Book Review: Ctrl Alt Delete
Emma Gannon is part of that strange new generation who make a living from the internet, whose blogging about the everyday has led to writing and journalism and speaking engagements and who applauds the entrepreneurial spirit of vloggers and other creator/influencer types.
She’s only a couple of years younger than me but the world she describes varies from familiar to terrifyingly alien. In the first two of her series of essays about her relationship with the internet, she depicts the stresses of MSN conversations and selecting the perfect profile picture – not just for strangers but for people at school, for friends-of-friends, for people you know – as well as the thoroughly unpleasant experience of having private messages to a boy shared publicly. And all this before she turns fifteen.
Gannon is perfectly pitched as the person to illustrate how earlier online communications paved the way for the tangled and problematic mess of social media today (even though she is very much a fan of it) – just on the cusp of that point where it was the norm for online identities to be linked to your real-world ones, rather than being completely separate. (I was a teenager in fandom circles, where it was your secret world. When Bebo started up and normal people had online profiles, it was weird.)

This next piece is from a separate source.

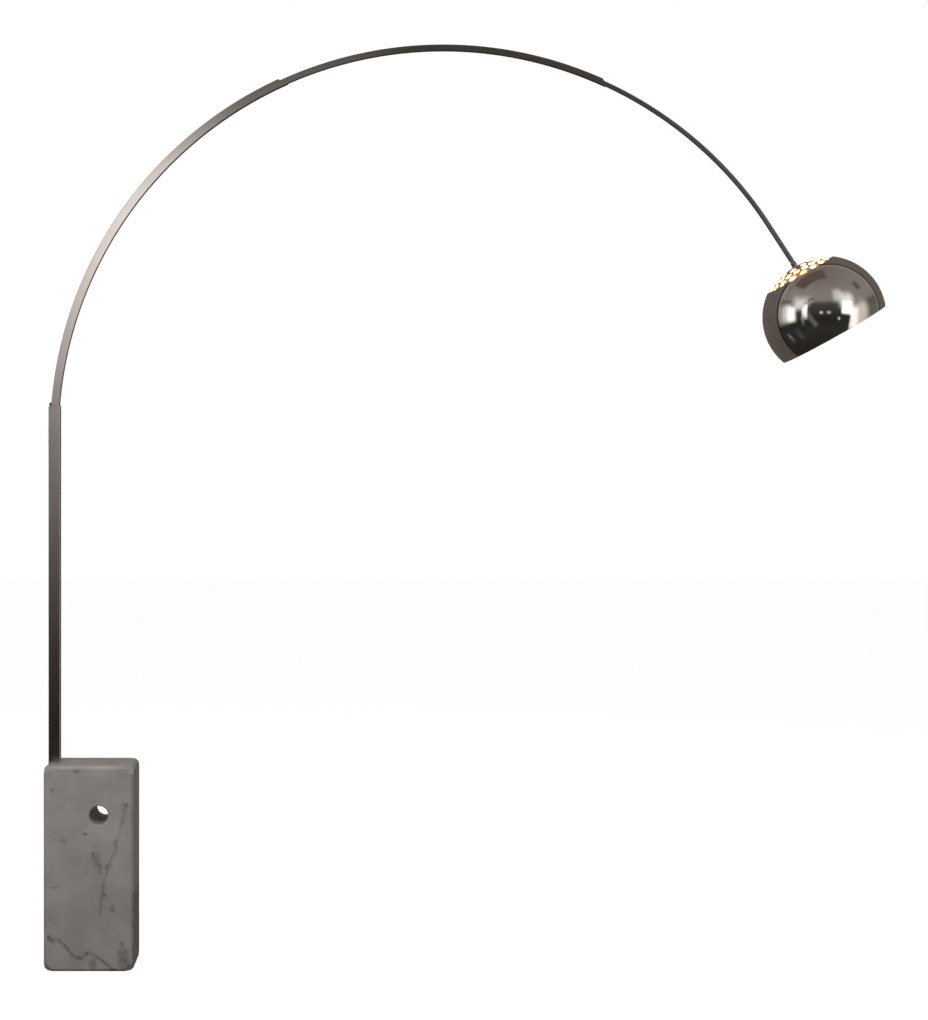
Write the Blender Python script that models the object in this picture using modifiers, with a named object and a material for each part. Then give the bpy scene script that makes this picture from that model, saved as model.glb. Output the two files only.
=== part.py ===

As she grows up ‘with’ various different social networks, she emphasises the power there is in staying on top of new trends and new apps – something which sounds completely exhausting, but seems to be what she loves. She also addresses the trickiness of discussing issues online, especially feminism. It’s more breezy than thoughtful, perhaps in part because she’s more used to blogging, but as a quick read about internet culture for young people, it works.